WHAT YOU HAVE TO DO:
Only one stretch of the data below should be repeated: the lines from the line containing "top_board();" through the line containing "in imported if", inclusive, exactly as they are.

INFORMATION PROVIDED:

★ ★ ★ ★ ★

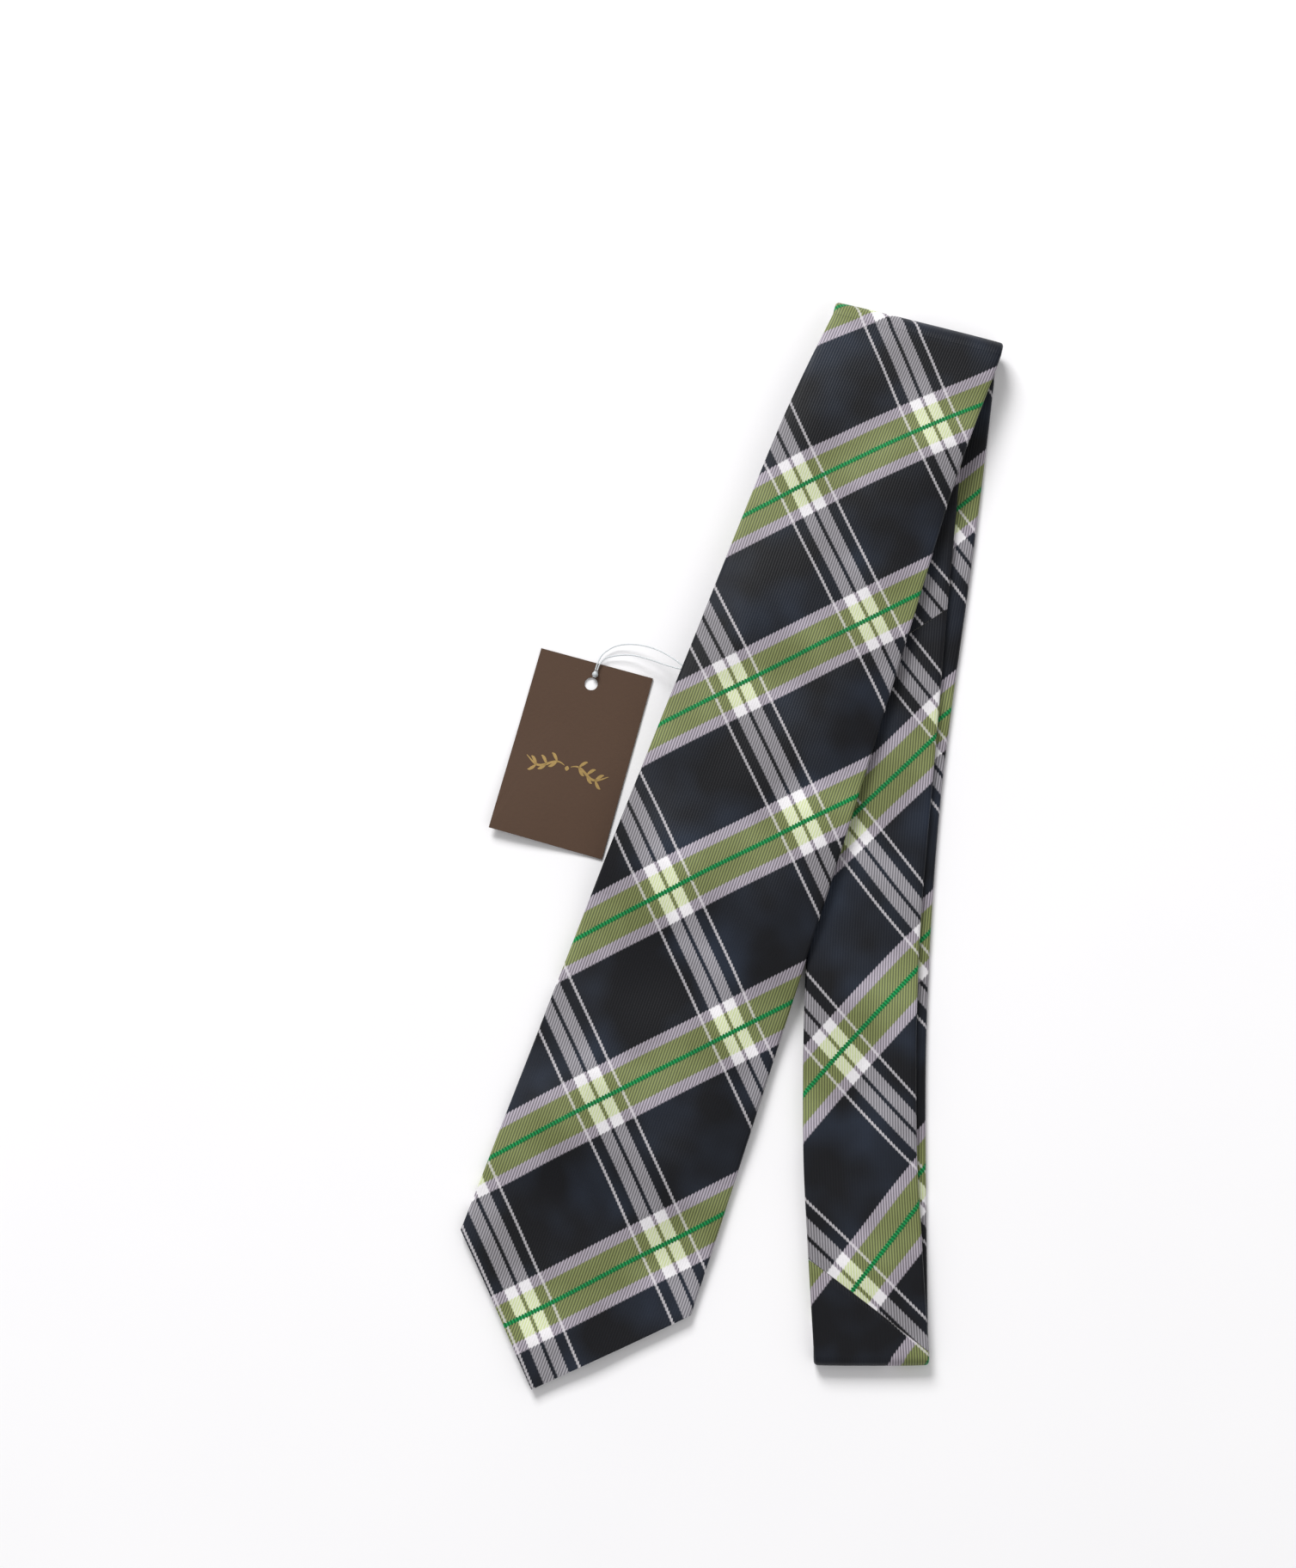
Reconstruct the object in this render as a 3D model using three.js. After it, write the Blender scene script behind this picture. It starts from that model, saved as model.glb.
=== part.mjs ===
// A three-piece necktie folded in four and laid flat, with a card hang tag on a nylon loop.
// Millimetres, +Z up. The tie's length runs along Y and it lies on the plane z = 0.
import * as THREE from "three";

// ---- cloth ----
const CLOTH = 0.5; // thickness of the shell cloth
const FELT = 1.0; // thickness of the interlining
const EASE = 0.3; // clearance between pieces that touch
const ON_CLOTH = 0.09; // clearance under a piece sewn flat onto the cloth
const LAYER = 2 * CLOTH + FELT + 2 * EASE; // thickness of one folded leg
const BACK_GAP = 0.7; // half the gap between the two back flaps
const ROLL = 0.8; // the bevel that stands for a leg's rolled edge
const ROLL_INSIDE = 0.4; // the same on the shell's inner face
const THREAD = 0.5; // the slip stitch that closes the back
const FELT_INSET = 1.3; // from the leg's edge to the interlining's edge

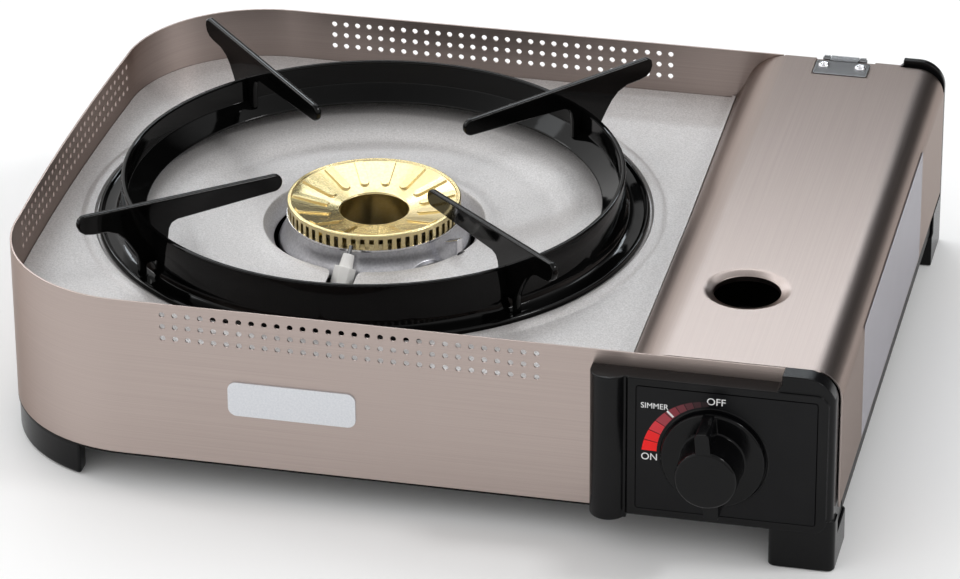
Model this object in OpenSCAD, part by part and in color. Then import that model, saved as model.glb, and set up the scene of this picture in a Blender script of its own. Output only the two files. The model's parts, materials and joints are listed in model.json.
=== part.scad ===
// Portable butane cassette stove with a bent sheet-metal wind band on the left
// and a hinged lid over the canister bay on the right.
// The origin is on the table at the middle of the stove, front at -Y, +Z up.

/* [Body] */
// Width of the sheet body at its widest
body_w = 337; // [334:0.5:340]
// Depth from the front wall to the back wall, outside faces
body_d = 267; // [265:0.5:269]
// Sheet thickness of the band, the lid and the plates
sheet_t = 0.8; // [0.6:0.1:0.9]
// Radius of the two left corners
corner_r = 57; // [50:1:60]
// How far the left wall bows out past its ends
bow = 1.75; // [1:0.25:2.5]
// Height of the bottom edge of the walls
wall_bottom = 14; // [13.5:0.25:14.5]
// Height of the top edge of the walls and of the lid
wall_top = 80.5; // [80:0.25:81]
// Height of the flat top plate
plate_z = 59; // [58.5:0.25:59.5]

/* [Wall perforations] */
// Hole diameter
perf_d = 2.2; // [1.6:0.1:2.6]
// Hole pitch
perf_pitch = 5; // [4.5:0.1:5]
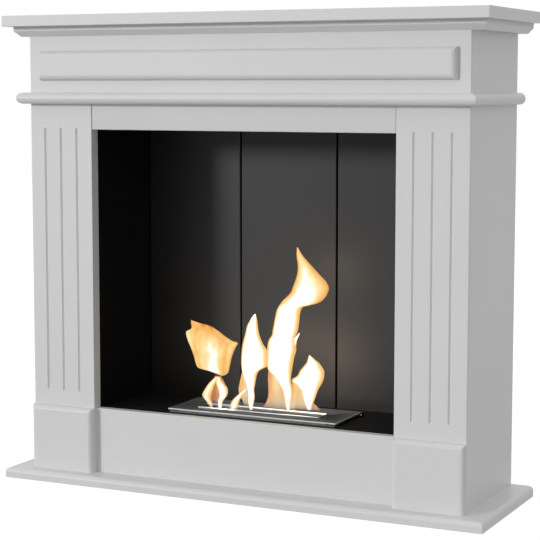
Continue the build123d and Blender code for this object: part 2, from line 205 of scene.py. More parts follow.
@dataclass(frozen=True)
class BareMdf(Finish):
    """Uncoated MDF: light brown pressed fibre with darker flecks, dull."""

    name: str = "bare_mdf"
    tone: str = "b2946c"
    fleck: str = "8d7049"
    black: str = "0c0c0c"
    shade_within_mm: float = 0.0  # painted shade: black up to this distance from the middle, so that the gaps beside the firebox show dark
    fleck_mm: float = 2.5  # real fibre flecks are under 1 mm, drawn coarser so that they show
    fleck_depth_mm: float = 0.1
    cloud_mm: float = 70.0

    def skin(self, tree: bpy.types.NodeTree) -> bpy.types.Node:
        """Builds the shader.

        Args:
            tree: The node tree that takes it.

        Returns:
            The shader's node.
        """
        place = object_place(tree)
        fleck = add(tree, "TexNoise", inputs={
            "Vector": place, "Scale": per_metre(self.fleck_mm), "Detail": 5.0, "Roughness": 0.7})
        cloud = add(tree, "TexNoise", inputs={"Vector": place, "Scale": per_metre(self.cloud_mm), "Detail": 3.0})
        both = add(tree, "Math", {"operation": "MULTIPLY"}, {0: fleck, 1: cloud})
        share = add(tree, "MapRange", inputs={"Value": both, "From Min": 0.12, "From Max": 0.42})
        colour = add(tree, "Mix", {"data_type": "RGBA"}, {
            "Factor": share, "A": linear(self.fleck), "B": linear(self.tone)})
        # painted shade: near-black where the lining faces the firebox
        side = add(tree, "Math", {"operation": "ABSOLUTE"}, {0: object_axes(tree)["X"]})
        inside = add(tree, "Math", {"operation": "LESS_THAN"}, {0: side, 1: self.shade_within_mm * MM})
        colour = add(tree, "Mix", {"data_type": "RGBA"}, {"Factor": inside, "A": colour, "B": linear(self.black)})
        bump = add(tree, "Bump", inputs={"Height": fleck, "Strength": 0.4, "Distance": self.fleck_depth_mm * MM})
        return add(tree, "BsdfPrincipled", inputs={"Base Color": colour, "Roughness": 0.82, "Normal": bump})


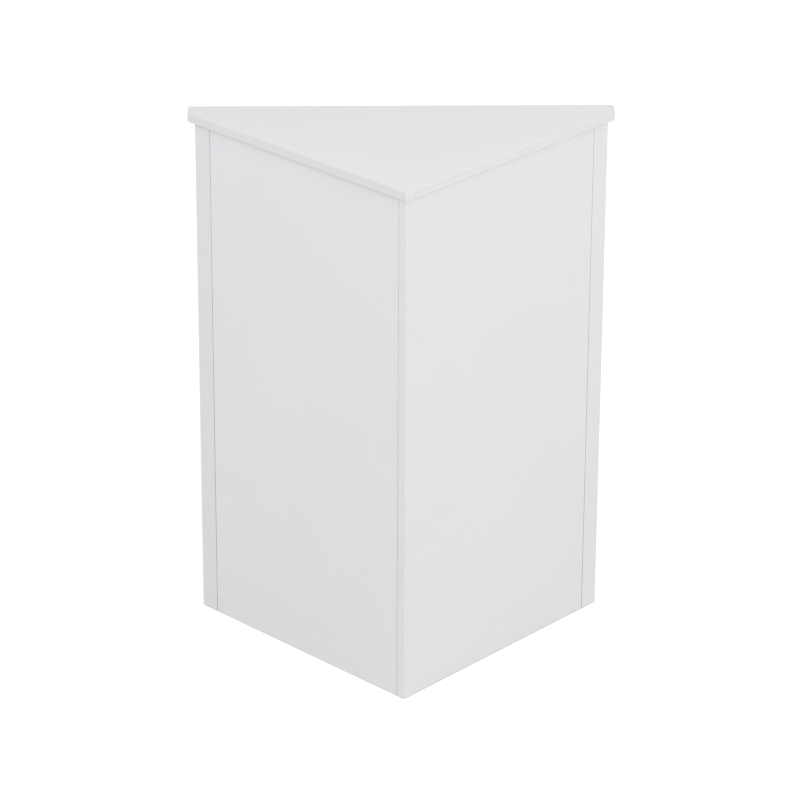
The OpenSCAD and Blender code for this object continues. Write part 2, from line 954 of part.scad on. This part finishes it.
module hinge_pin(z) {
    color("silver")
        at_hinge(z) {
            cylinder(r = hinge_pin_r, h = hinge_h + 2 * pin_end_l, center = true);
            for (end = [0, 1])
                mirror([0, 0, end]) translate([0, 0, hinge_h / 2])
                    intersection() {
                        cylinder(r = pin_head_r, h = pin_head_r);
                        translate([0, 0, pin_head_rise]) sphere(r = pin_head_r);
                    }
        }
}

module upper_hinge_frame_leaf() {
    frame_leaf(upper_hinge_z);
}

module upper_hinge_door_leaf() {
    door_leaf(upper_hinge_z);
}

module upper_hinge_pin() {
    hinge_pin(upper_hinge_z);
}

module lower_hinge_frame_leaf() {
    frame_leaf(lower_hinge_z);
}

module lower_hinge_door_leaf() {
    door_leaf(lower_hinge_z);
}

module lower_hinge_pin() {
    hinge_pin(lower_hinge_z);
}

module frame_leaf_screws() {
    color("silver") each_hinge() frame_leaf_screw_places() wood_screw(frame_screw_l);
}

module door_leaf_screws() {
    color("silver") each_hinge() door_leaf_screw_places() wood_screw(door_screw_l);
}

// Magnetic catch on the knob side: its x points from the stile's edge into the opening
module at_catch() {
    at_front() translate([catch_x, -catch_out, catch_z]) children();
}

module catch_screw_places() {
    for (end = [-1, 1])
        at_catch() translate([catch_ear_t, catch_deep / 2, end * catch_screw_z])
            rotate([0, 90, 0]) children();
}

module catch_housing() {
    ear_h = catch_h + 2 * catch_ear;
    ear_r = catch_ear / 2;
    color("white")
        difference() {
            at_catch() {
                translate([0, 0, -catch_h / 2]) cube([catch_w, catch_deep, catch_h]);
                translate([0, catch_deep / 2 - ear_r, ear_r - ear_h / 2])
                    cube([catch_ear_t, 2 * ear_r, ear_h - 2 * ear_r]);
                for (end = [-1, 1])
                    translate([0, catch_deep / 2, end * (ear_h / 2 - ear_r)])
                        rotate([0, 90, 0]) cylinder(r = ear_r, h = catch_ear_t);
            }
            catch_screw_places() screw_cut(catch_screw_l);
            at_catch() translate([catch_w / 2, 0, 0]) magnet_room();
        }
}

// The pocket for the magnet between its two pole plates
module magnet_room() {
    width = magnet_w + 2 * pole_t + 2 * fit_gap;
    height = pole_h + 2 * fit_gap;
    translate([-width / 2, -over, -height / 2]) cube([width, magnet_deep + over, height]);
}

module catch_magnet() {
    color("dimgray")
        at_catch() translate([catch_w / 2 - magnet_w / 2, magnet_recess, -pole_h / 2])
            cube([magnet_w, magnet_deep - magnet_recess, pole_h]);
}

module catch_pole_plates() {
    color("silver")
        at_catch()
            for (side = [-1, 1])
                translate([catch_w / 2 + side * (magnet_w + pole_t) / 2, magnet_deep / 2, 0])
                    cube([pole_t, magnet_deep, pole_h], center = true);
}

module catch_screws() {
    color("silver") catch_screw_places() wood_screw(catch_screw_l);
}

module at_strike() {
    at_front() translate([catch_x + catch_w / 2, -door_gap, catch_z]) rotate([-90, 0, 0]) children();
}

module strike_plate() {
    corner_r = 2;
    color("silver")
        difference() {
            at_strike() linear_extrude(strike_t) {
                square([strike_w - 2 * corner_r, strike_h], center = true);
                square([strike_w, strike_h - 2 * corner_r], center = true);
                for (i = [-1, 1], j = [-1, 1])
                    translate([i * (strike_w / 2 - corner_r), j * (strike_h / 2 - corner_r)])
                        circle(r = corner_r);
            }
            at_strike() translate([0, 0, strike_t]) screw_cut(door_screw_l);
        }
}

module strike_screw() {
    color("silver") at_strike() translate([0, 0, strike_t]) wood_screw(door_screw_l);
}

module cam_bolts() {
    color("silver") {
        each_corner_cam() cam_bolt();
        each_top_cam([-1, 1]) cam_bolt();
        each_bottom_cam([-1, 1]) cam_bolt();
        each_kick_cam() cam_bolt();
    }
}

module cam_locks() {
    color("silver") {
        each_corner_cam() cam_lock(panel_t);
        each_top_cam([-1, 1]) cam_lock(panel_t);
        each_bottom_cam([-1, 1]) cam_lock(bottom_t);
        each_kick_cam() cam_lock(bottom_t);
    }
}

module dowels() {
    color("burlywood") {
        each_corner_dowel() dowel();
        each_top_dowel([-1, 1]) dowel();
        each_stile_dowel() dowel();
        each_top_rail_dowel() dowel();
        each_bottom_dowel([-1, 1]) dowel();
        for (side = [-1, 1]) each_rail_dowel(side) dowel();
    }
}

top_board();
left_wall_panel();
right_wall_panel();
left_front_stile();
right_front_stile();
top_front_rail();
kick_rail();
bottom_board();
left_glue_block();
right_glue_block();
lower_shelf();
upper_shelf();
lower_shelf_pins();
upper_shelf_pins();
door_hinge_stile();
door_knob_stile();
door_top_rail();
door_bottom_rail();
door_panel();
door_bumpers();
knob();
knob_screw();
upper_hinge_frame_leaf();
upper_hinge_door_leaf();
upper_hinge_pin();
lower_hinge_frame_leaf();
lower_hinge_door_leaf();
lower_hinge_pin();
frame_leaf_screws();
door_leaf_screws();
catch_housing();
catch_magnet();
catch_pole_plates();
catch_screws();
strike_plate();
strike_screw();
cam_bolts();
cam_locks();
dowels();
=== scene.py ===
# Looks of a white corner bathroom cabinet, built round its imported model
# Lengths are in metres; the front faces -Y, the wall corner points to +Y, and +Z is up
import json
import math

import bpy
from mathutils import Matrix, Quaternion, Vector


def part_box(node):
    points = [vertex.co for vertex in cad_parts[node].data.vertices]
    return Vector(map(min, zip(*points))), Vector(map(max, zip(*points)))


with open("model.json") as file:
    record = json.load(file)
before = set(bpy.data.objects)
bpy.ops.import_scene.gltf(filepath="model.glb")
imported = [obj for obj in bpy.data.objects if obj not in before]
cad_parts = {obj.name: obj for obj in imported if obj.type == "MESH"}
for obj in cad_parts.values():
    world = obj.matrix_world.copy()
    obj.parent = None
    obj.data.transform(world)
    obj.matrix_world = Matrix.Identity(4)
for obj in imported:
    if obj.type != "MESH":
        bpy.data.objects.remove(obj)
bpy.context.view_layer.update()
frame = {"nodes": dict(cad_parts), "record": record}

# The photograph's view, from behind the wall corner and a little above, with angles in degrees
IMAGE_PIXELS = 800
FOCAL_PIXELS = 4009.65
SENSOR_WIDTH = 36.0
CAMERA_AZIMUTH = 178.565
CAMERA_ELEVATION = 25.134
CAMERA_ROLL = 0.285104
CAMERA_DISTANCE = 5.645
NEAREST_SEEN = 0.05
FARTHEST_SEEN = 200.0
# What the camera looks at, in the plane across the rear edge
AIM_X = 0.00799
AIM_Z = 0.48217

# Finishes, as linear colours
WHITE = (1, 1, 1, 1)
WHITE_LACQUER = (0.795, 0.795, 0.795, 1)
TOP_LACQUER = (0.791, 0.787, 0.780, 1)
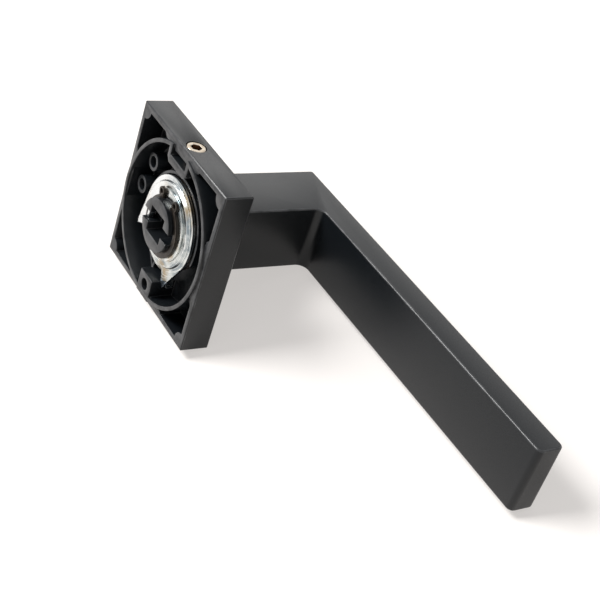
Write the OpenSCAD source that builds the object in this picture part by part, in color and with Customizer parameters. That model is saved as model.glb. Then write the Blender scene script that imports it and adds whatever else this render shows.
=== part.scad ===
// Door lever handle on a square sprung rose.
// +Y faces the door: the rose's rim lies in the plane Y = 0 and the lever stands out towards -Y.
// The grip points along -X, and the rose's fixing screw is on the +Z side.
// The origin is on the lever's turning axis. Depths are counted from Y = 0 towards -Y.

/* [Rose] */
// Side of the square rose
rose_w = 52; // [50:0.5:66]
// Overall thickness of the rose, from its rim to its front
rose_t = 9.1; // [8.9:0.1:14]
// Thickness of the rose's four side walls
rose_wall = 1.8; // [1.2:0.1:2.4]
// Thickness of the rose's front face
rose_face = 2; // [1.6:0.1:2.2]
// Chamfer along the rose's outer edges
rose_chamfer = 0.35; // [0.1:0.05:0.8]
// Radius of the solid quarter round in each inner corner
gusset_r = 3; // [1:0.1:5]
// Length of the thicker pad in the middle of each side wall
pad_l = 20; // [12:0.5:26]
// Thickness of that pad
pad_t = 1.1; // [0.4:0.1:1.4]

/* [Locating ring and lug] */
// Clearance between the stop fins' tips and the ring that seats on the mounting plate
ring_gap = 3.8; // [3:0.1:5]
// Thickness of the ring's wall
ring_t = 1.2; // [0.8:0.1:1.8]
// How far the ring stands proud of the rim
ring_proud = 0.8; // [0:0.1:1.5]
// Width inside the ring's notch for the mounting plate's tongue
notch_w = 9.2; // [6:0.1:12]
// Depth of the notch, from the ring's outside towards the axis
notch_drop = 4.05; // [3:0.05:4.4]
// Thickness of the notch's floor wall
notch_floor_t = 2.4; // [1.5:0.1:2.6]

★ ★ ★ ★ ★

ANSWER BELOW:
top_board();
left_wall_panel();
right_wall_panel();
left_front_stile();
right_front_stile();
top_front_rail();
kick_rail();
bottom_board();
left_glue_block();
right_glue_block();
lower_shelf();
upper_shelf();
lower_shelf_pins();
upper_shelf_pins();
door_hinge_stile();
door_knob_stile();
door_top_rail();
door_bottom_rail();
door_panel();
door_bumpers();
knob();
knob_screw();
upper_hinge_frame_leaf();
upper_hinge_door_leaf();
upper_hinge_pin();
lower_hinge_frame_leaf();
lower_hinge_door_leaf();
lower_hinge_pin();
frame_leaf_screws();
door_leaf_screws();
catch_housing();
catch_magnet();
catch_pole_plates();
catch_screws();
strike_plate();
strike_screw();
cam_bolts();
cam_locks();
dowels();
=== scene.py ===
# Looks of a white corner bathroom cabinet, built round its imported model
# Lengths are in metres; the front faces -Y, the wall corner points to +Y, and +Z is up
import json
import math

import bpy
from mathutils import Matrix, Quaternion, Vector


def part_box(node):
    points = [vertex.co for vertex in cad_parts[node].data.vertices]
    return Vector(map(min, zip(*points))), Vector(map(max, zip(*points)))


with open("model.json") as file:
    record = json.load(file)
before = set(bpy.data.objects)
bpy.ops.import_scene.gltf(filepath="model.glb")
imported = [obj for obj in bpy.data.objects if obj not in before]
cad_parts = {obj.name: obj for obj in imported if obj.type == "MESH"}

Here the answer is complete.